Lines 573 to 579 in aee0f8c

    
           # TODO: Update tasks (+ others?) resource to have emmet-api BatchIdQuery operator 
        
           #   -> need to modify BatchIdQuery operator to handle root level 
        
           #      batch_id, not only builder_meta.batch_id 
        
           # if not has_gnome_access: 
        
           #     num_docs_needed = self.count( 
        
           #         {"batch_id_neq_any": SETTINGS.ACCESS_CONTROLLED_BATCH_IDS} 
        
           #     )

the count can be retrieved from s3, but the COUNT(*) ... WHERE NOT IN ... is slow

wasn't sure how to emit messages to the user, warnings might not be the best choice:

api/mp_api/client/core/client.py

Lines 532 to 535 in aee0f8c

    
           warnings.warn( 
        
               f"Dataset for {suffix} already exists at {target_path}, delete or move existing dataset " 
        
               "or re-run search query with MPRester(force_renew=True)", 
        
               MPLocalDatasetWarning,

api/mp_api/client/core/client.py

Lines 631 to 636 in aee0f8c

    
           warnings.warn( 
        
               f"Dataset for {suffix} written to {target_path}. It is recommended to optimize " 
        
               "the table according to your usage patterns prior to running intensive workloads, " 
        
               "see: https://delta-io.github.io/delta-rs/delta-lake-best-practices/#optimizing-table-layout", 
        
               MPLocalDatasetWarning, 
        
           )

On the fence if MPDataset should inherit user's choice of use_document_model or default to False, its extra overhead when True

api/mp_api/client/core/client.py

Line 642 in aee0f8c

use_document_model=self.use_document_model,
re: document model's, wasn't sure if making an MPDataDoc model was the right route so the emmet model is just passed through now.
@esoteric-ephemera, is this how coercing user input to AlphaIDs should go?
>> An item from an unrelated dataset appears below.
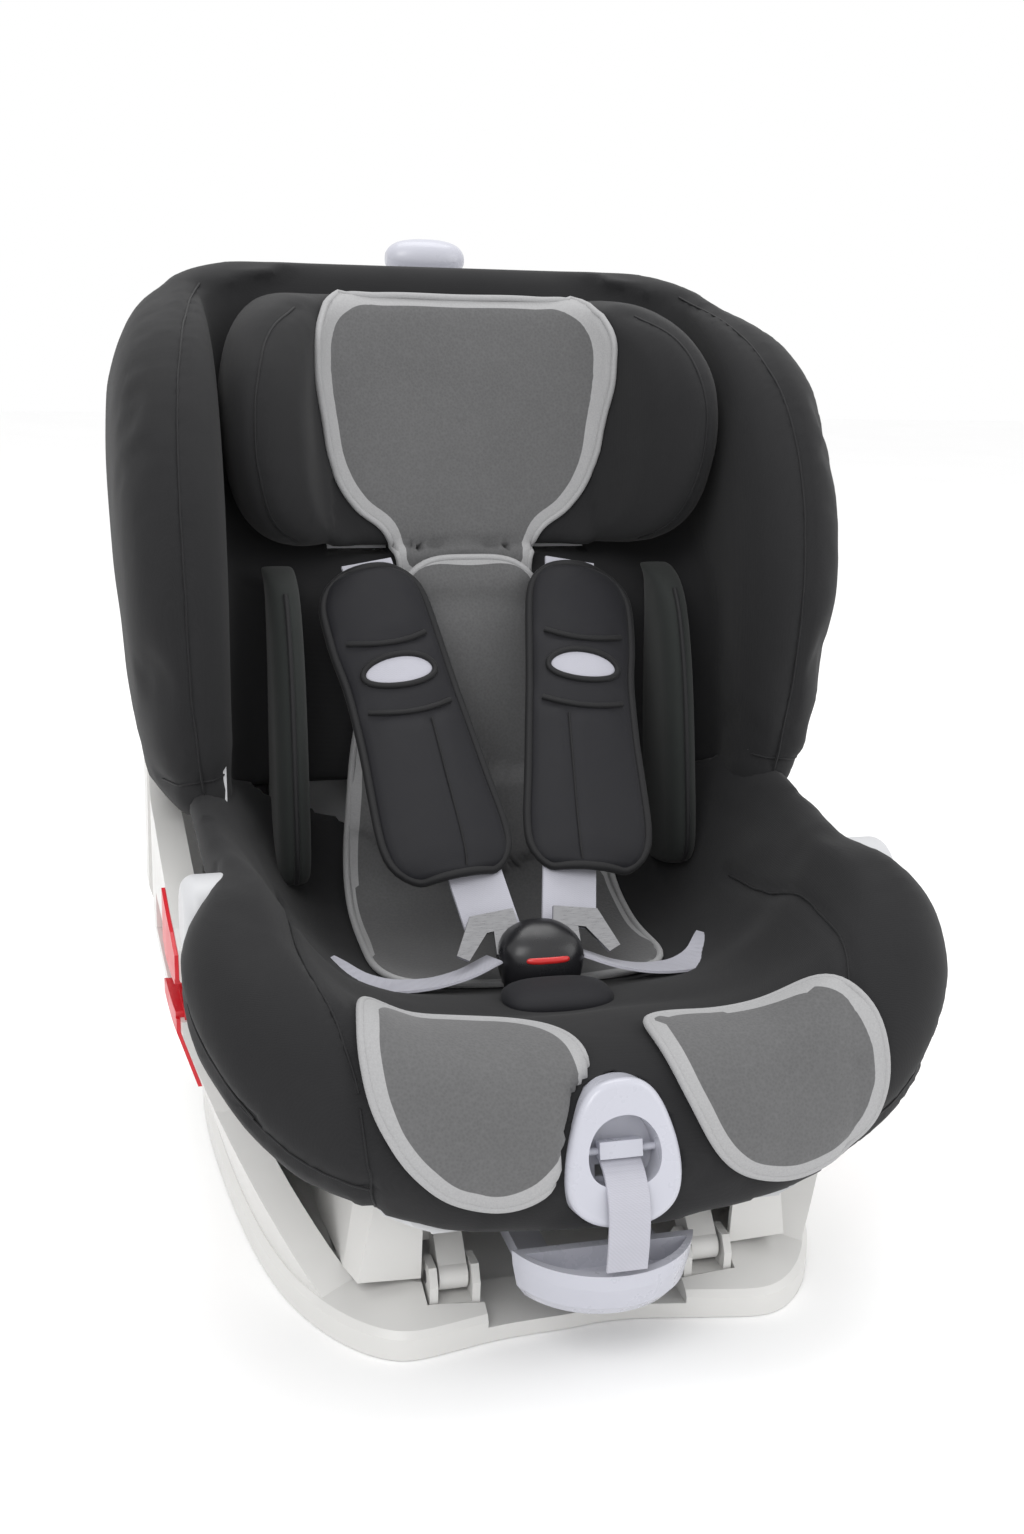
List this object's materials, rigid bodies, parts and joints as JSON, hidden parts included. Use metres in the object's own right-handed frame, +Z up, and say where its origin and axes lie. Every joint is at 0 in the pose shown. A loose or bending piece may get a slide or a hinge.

Do you want to do something different?

api/mp_api/client/routes/materials/tasks.py

Line 34 in aee0f8c

as_alpha = str(AlphaID(task_id, padlen=8)).split("-")[-1]

Is MPAPIClientSettings the right place for these? Not sure if the user has the ability to adjust these if needed:

api/mp_api/client/core/settings.py

Lines 90 to 102 in aee0f8c

    
           LOCAL_DATASET_CACHE: str = Field( 
        
               os.path.expanduser("~") + "/mp_datasets", 
        
               description="Target directory for downloading full datasets", 
        
           ) 
        
           DATASET_FLUSH_THRESHOLD: int = Field( 
        
               100000, 
        
               description="Threshold number of rows to accumulate in memory before flushing dataset to disk", 
        
           ) 
        
           ACCESS_CONTROLLED_BATCH_IDS: list[str] = Field( 
        
               ["gnome_r2scan_statics"], description="Batch ids with access restrictions" 
        
           )

tsmathis · 2025-10-23T15:58:45Z

ah and based on the failing test for trajectories, I assumed returning the pymatgen object was correct, should the dict be returned? @esoteric-ephemera

api/mp_api/client/routes/materials/tasks.py

Line 57 in aee0f8c

return RelaxTrajectory(**traj_data[0]).to_pmg()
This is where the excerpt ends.